I’m really enjoying the role of superintendent in Calvert County Public Schools.  In many ways, though my children are grown, I moved here for the quality of the schools as well.  I love a good challenge and there is no greater one than making the best better.  I have found the school board and staff members and community leaders to be open to moving in that direction.

Friday, September 12, 2014

New Blog from the Superintendent

What you'll find here are occasional musings on educational issues. I may respond to a question from staff, students or community members. I may respond to comments left on the blog by a reader. I may write about a hot button issue in the community. Or, I may simply tell a story from my experiences.

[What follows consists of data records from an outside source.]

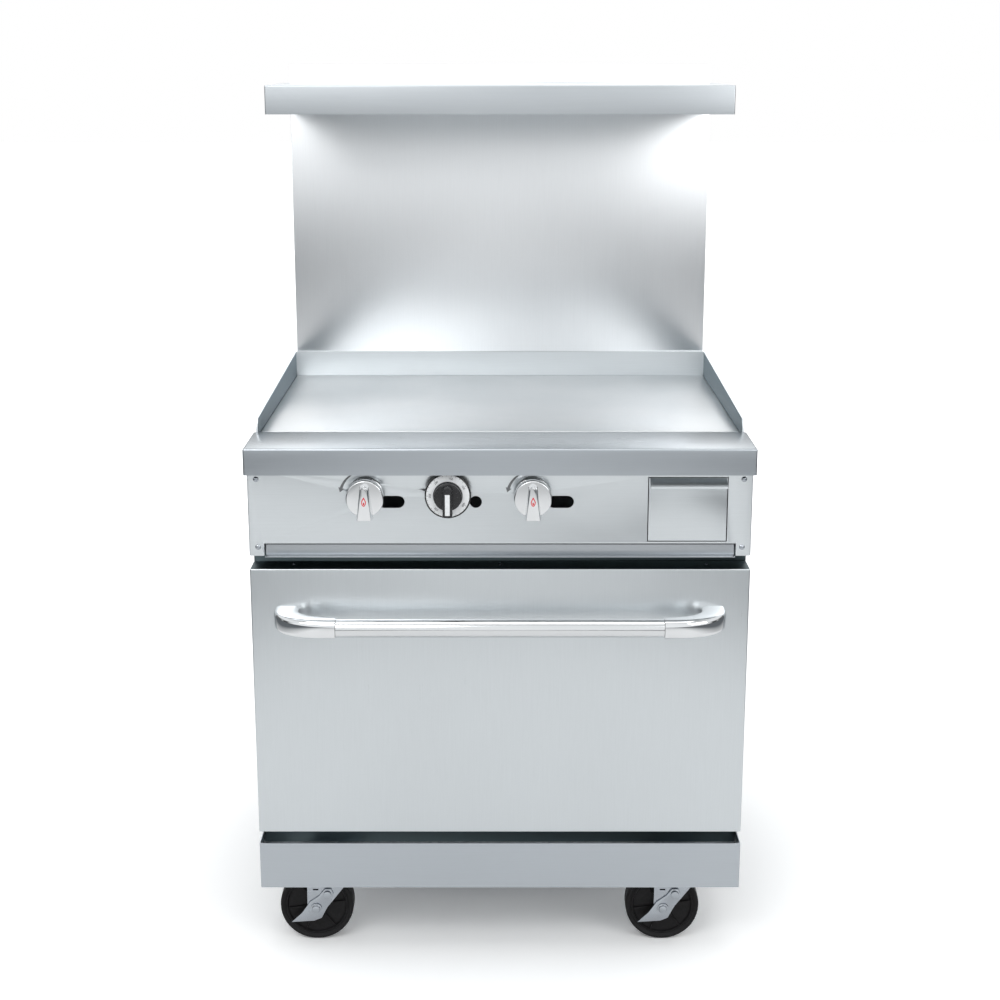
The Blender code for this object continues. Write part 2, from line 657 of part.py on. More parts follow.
def make_door():
    skin = shell_box("door_skin", both(DOOR_HALF), (DOOR_FACE_D, DOOR_BACK_D - 0.002), DOOR_Z,
                     (BACK,), "steel_sheet")
    inset = SHEET + GAP
    inner = shell_box("door_inner", both(DOOR_HALF - inset), (DOOR_FACE_D + 0.020, DOOR_BACK_D),
                      (DOOR_Z[0] + inset, DOOR_Z[1] - inset), (FRONT,), "galvanised")
    wool = block("door_insulation", both(DOOR_HALF - 2 * inset), (DOOR_FACE_D + inset, DOOR_BACK_D - inset),
                 (0.290, DOOR_Z[1] - 2 * inset), "wool")
    # Each hinge bracket reaches the rod through a notch round the door's lower back edge.
    for piece in (skin, inner):
        notches = [
            block(f"{piece.name}_notch_{side}", sorted((side * (HINGE_X - 0.007), side * (HINGE_X + 0.007))),
                  (DOOR_FACE_D + 0.003, DOOR_BACK_D + 0.01), (DOOR_Z[0] - 0.01, 0.284), "steel_sheet")
            for side in (-1, 1)
        ]
        cut(piece, *notches)
    bar = rod("handle_bar", (-BAR_HALF + GAP, y_at(DOOR_FACE_D - HANDLE_STANDOFF), HANDLE_Z),
              (BAR_HALF - GAP, y_at(DOOR_FACE_D - HANDLE_STANDOFF), HANDLE_Z), HANDLE_RADIUS,
              "polished_steel", sides=24)
    elbows = [make_elbow("handle_elbow_left", -1), make_elbow("handle_elbow_right", 1)]
    pin = rod("door_hinge_rod", (-0.4435, y_at(PIVOT_D), PIVOT_Z), (0.4435, y_at(PIVOT_D), PIVOT_Z),
              ROD_RADIUS, "zinc", sides=12)
    ride(joint_empty("door_axis", 0, PIVOT_D, PIVOT_Z), skin, inner, wool, bar, *elbows, pin)


def make_hinge_bracket(name, side):
    """An eye plate that stands forward of the face frame and carries the door's hinge rod."""
    x = side * HINGE_X
    outline = arc((PIVOT_D, PIVOT_Z), 0.009, 90, 270, 9)
    outline += [(FRAME_D - 0.0013, PIVOT_Z - 0.009), (FRAME_D - 0.0013, PIVOT_Z + 0.009)]
    plate = flat_outline(name, outline, 0.006, side_frame(x), "zinc")
    flange = block(name + "_flange", (x - 0.022, x + 0.022), (FRAME_D - 0.0023, FRAME_D - GAP),
                   (PIVOT_Z - 0.014, PIVOT_Z + 0.024), "zinc")
    eye = rod(name + "_eye", (x - 0.02, y_at(PIVOT_D), PIVOT_Z), (x + 0.02, y_at(PIVOT_D), PIVOT_Z),
              ROD_RADIUS + 0.0006, "zinc", sides=12)
    weld_on(plate, flange)
    cut(plate, eye)


# ---------------------------------------------------------------- casters
def make_wheel(name, x, d):
    web, hub, side = 0.012, 0.0215, 0.020
    profile = [
        (BORE_RADIUS, -hub), (0.015, -hub), (0.015, -web), (0.056, -web), (0.058, -side),
        (0.067, -side), (WHEEL_RADIUS, -0.016), (WHEEL_RADIUS, 0.016), (0.067, side),
        (0.058, side), (0.056, web), (0.015, web), (0.015, hub), (BORE_RADIUS, hub),
    ]
    return smooth(turned(name, profile, facing_front(x, d, WHEEL_RADIUS), "wheel_black", steps=32))


def make_fork(name, x, d):
    """The swivelling yoke: a crown with a kingpin, and two legs down to the axle."""
    axle_x = -WHEEL_OFFSET
    outline = [(-0.0365, 0.1565), (0.0355, 0.1565), (0.0355, 0.116)]
    outline += arc((axle_x, WHEEL_RADIUS), 0.017, -20, -180, 8)
    crown = block(name, (x - 0.037, x + 0.036), (d - LEG_OUT, d + LEG_OUT), (0.150, 0.157), "zinc")
    thick = LEG_OUT - LEG_IN
    legs = [
        flat_outline(f"{name}_leg_{side}", outline, thick,
                     front_frame(x, d + side * (LEG_OUT - thick / 2 - 0.0003), 0), "zinc")
        for side in (-1, 1)
    ]
    kingpin = rod(name + "_kingpin", (x, y_at(d), 0.1535), (x, y_at(d), 0.1720), 0.006, "zinc")
    hole = rod(name + "_hole", (x + axle_x, y_at(d - 0.04), WHEEL_RADIUS),
               (x + axle_x, y_at(d + 0.04), WHEEL_RADIUS), BORE_RADIUS, "zinc")
    weld_on(crown, *legs, kingpin)
    return cut(crown, hole)


def make_axle(name, x, d, near):
    """A bolt through the fork: near is how far its front head stands off, past a brake pedal."""
    shaft, head, thick = AXLE_RADIUS, 0.0105, 0.0055
    profile = [
        (0, near + thick), (head - 0.001, near + thick), (head, near + thick - 0.001), (head, near),
        (shaft, near), (shaft, -LEG_OUT - GAP), (head, -LEG_OUT - GAP),
        (head, -LEG_OUT - GAP - thick), (0, -LEG_OUT - GAP - thick),
    ]
    return turned(name, profile, facing_front(x, d, WHEEL_RADIUS), "zinc", steps=16)


def make_caster_plate(name, x, d):
    """The fixed top plate with the ball race that the fork hangs from."""
    plate = block(name, (x - 0.050, x + 0.050), (d - 0.038, d + 0.038), (0.1680, 0.1735), "zinc")
    race = rod(name + "_race", (x, y_at(d), 0.1578), (x, y_at(d), 0.1690), 0.027, "zinc", sides=24)
    bore = rod(name + "_bore", (x, y_at(d), 0.150), (x, y_at(d), 0.180), 0.0067, "zinc")
    weld_on(plate, race)
    cut(plate, bore)


def make_brake(name, x, d):
    """A stamped side-lock pedal on the axle: a pointed toe below, a pressing pad above."""
    front = d - LEG_OUT - GAP - 0.0013
    outline = [
        (-0.048, -0.029), (-0.027, -0.009), (-0.012, 0.013), (0.006, 0.026), (0.017, 0.040),
        (0.029, 0.040), (0.033, 0.030), (0.030, 0.018), (0.018, -0.004), (0.010, -0.020),
        (-0.004, -0.026),
    ]
    pedal = flat_outline(name, outline, 0.0026, front_frame(x, front, WHEEL_RADIUS), "zinc")
    hole = rod(name + "_hole", (x, y_at(d - 0.05), WHEEL_RADIUS), (x, y_at(d + 0.05), WHEEL_RADIUS),
               BORE_RADIUS, "zinc")
    pad = rod(name + "_pad", (x + 0.022, y_at(front - 0.0010), WHEEL_RADIUS + 0.030),
              (x + 0.022, y_at(front - 0.0065), WHEEL_RADIUS + 0.030), 0.0075, "zinc", sides=12)
    weld_on(pedal, pad)
    cut(pedal, hole)
    return pedal


def make_casters():
    for place, d in zip(("front", "rear"), CASTER_D):
        for side, x in (("left", -CASTER_X), ("right", CASTER_X)):
            which = f"{place}_{side}"
            braked = place == "front"
            axle_x = x - WHEEL_OFFSET
            near = LEG_OUT + GAP + (0.0026 + GAP if braked else 0)
            make_caster_plate(f"caster_plate_{which}", x, d)
            fork = make_fork(f"caster_fork_{which}", x, d)
            axle = make_axle(f"caster_axle_{which}", axle_x, d, near)
            wheel = make_wheel(f"caster_wheel_{which}", axle_x, d)
            ride(joint_empty(f"swivel_axis_{which}", x, d, 0.157), fork, axle)
            ride(joint_empty(f"wheel_axis_{which}", axle_x, d, WHEEL_RADIUS), wheel)
            if braked:
                pedal = make_brake(f"brake_pedal_{side}", axle_x, d)
                ride(joint_empty(f"brake_axis_{side}", axle_x, d, WHEEL_RADIUS), pedal)


make_body()
make_control_panel()
make_knob("griddle_knob_left", KNOB_X[0])
make_knob("griddle_knob_right", KNOB_X[1])
make_dial()
make_gas_train()
make_top()
make_guard()
make_tray()
make_drawer()
make_oven()
make_door()
make_hinge_bracket("hinge_bracket_left", -1)
make_hinge_bracket("hinge_bracket_right", 1)
make_casters()
bpy.context.view_layer.update()
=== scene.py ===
import json
import math

import bmesh
import bpy
from mathutils import Matrix, Vector


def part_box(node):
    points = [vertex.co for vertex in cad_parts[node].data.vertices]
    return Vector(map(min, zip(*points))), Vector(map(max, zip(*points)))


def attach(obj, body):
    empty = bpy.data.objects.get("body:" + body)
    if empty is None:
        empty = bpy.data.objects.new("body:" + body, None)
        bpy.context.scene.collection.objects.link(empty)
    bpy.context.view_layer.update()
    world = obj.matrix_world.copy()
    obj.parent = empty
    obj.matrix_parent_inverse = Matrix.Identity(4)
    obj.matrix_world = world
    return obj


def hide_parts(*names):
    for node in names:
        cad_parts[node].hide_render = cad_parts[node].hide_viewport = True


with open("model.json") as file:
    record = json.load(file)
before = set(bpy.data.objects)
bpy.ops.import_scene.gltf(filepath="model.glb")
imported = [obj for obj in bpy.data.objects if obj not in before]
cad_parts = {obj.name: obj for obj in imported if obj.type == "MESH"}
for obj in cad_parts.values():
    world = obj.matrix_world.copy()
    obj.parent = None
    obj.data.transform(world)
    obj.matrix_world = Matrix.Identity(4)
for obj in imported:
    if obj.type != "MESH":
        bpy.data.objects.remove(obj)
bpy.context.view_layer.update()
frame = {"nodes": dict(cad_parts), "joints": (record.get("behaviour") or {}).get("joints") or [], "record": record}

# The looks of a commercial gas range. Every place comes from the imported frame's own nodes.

BODY_OF = {node: body for body, nodes in frame["record"]["behaviour"]["bodies"].items()
           for node in nodes}
SHEET = 0.0015

# Sizes that only the looks need, in metres.
SCREW_RADIUS = 0.0048
BACK_SCREW_SINK = 0.0018        # keeps the heads on the back close to the CAD's box
RISER_SCREW_SINK = 0.0016
ELBOW_SQUARENESS = 2.5          # the superellipse power of the handle ends in plan
ELBOW_BASE_WIDTH = 0.044
ELBOW_BAR_DEPTH = 0.034
TURN_ARC_RADIUS = 0.045         # the printed arrow round each griddle knob
DIAL_TICKS = 24
DIAL_SWEEP = 300                # degrees of the dial that carry figures
WHEEL_RIBS = 6

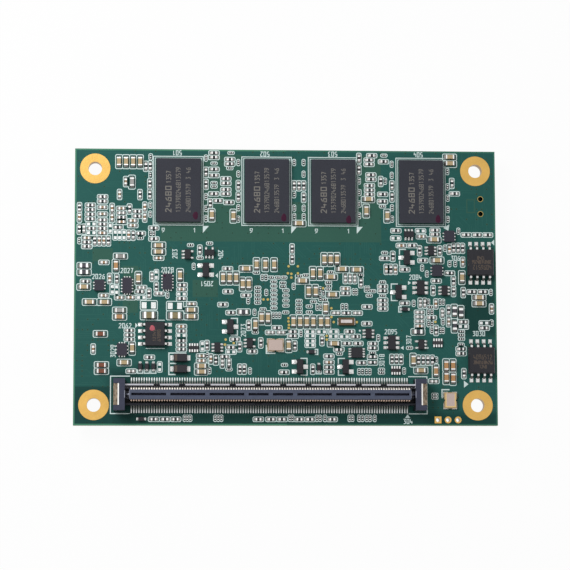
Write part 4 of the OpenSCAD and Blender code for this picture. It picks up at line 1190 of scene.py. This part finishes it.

For instance, as Director of Instruction, communications was one of my many responsibilities in rural Pocahontas County, West Virginia in the mid-80s. This was challenging. The County had a total of 9000 residents in 1000 square miles. There was one tiny weekly newspaper. TV news came over the mountain from Roanoke, Virginia. We had no local radio until a group of enterprising folks got together and wrote some grants to fund a "public radio".

They built the radio station on land next to our high school. There was one paid staff member and the rest of the work was done by volunteers. A friend of mine, the County Agriculture Extension Agent, did a couple of hours on Wednesday morning as a volunteer DJ. With his assistance, I did a weekly call-in live radio show on education issues. I'd start a topic, he'd ask a few questions, then we'd open up the phone lines which could be quite risky.

One day I mentioned that the athletic boosters were looking for donations to help with the development of a new baseball field. One lady called and requested the DJ play a special song. She is live - on the air. He advised her that he'd play her song if she'd pledge some money to the new ball field. She responded that the chickens had been laying really good of late and she had extra eggs to sell, so sure, she'd give the extra money to the baseball team.

Pioneering live call-in radio in the 80s has now been replaced with blogs.

On a blog, people can read what's been posted any hour of the day or night. On a blog, they can comment at any time as well. On a blog, they can say what they want and remain anonymous.

It is for that reason that I'm going to reserve the right to review comments before I allow them to be seen by all. I assure you that I won't be editing the critics. I'll just be watching for inappropriate language and personal attacks on employees. Those won't see the light of day.

Otherwise, we'll see what happens. Let's get the blog thing started!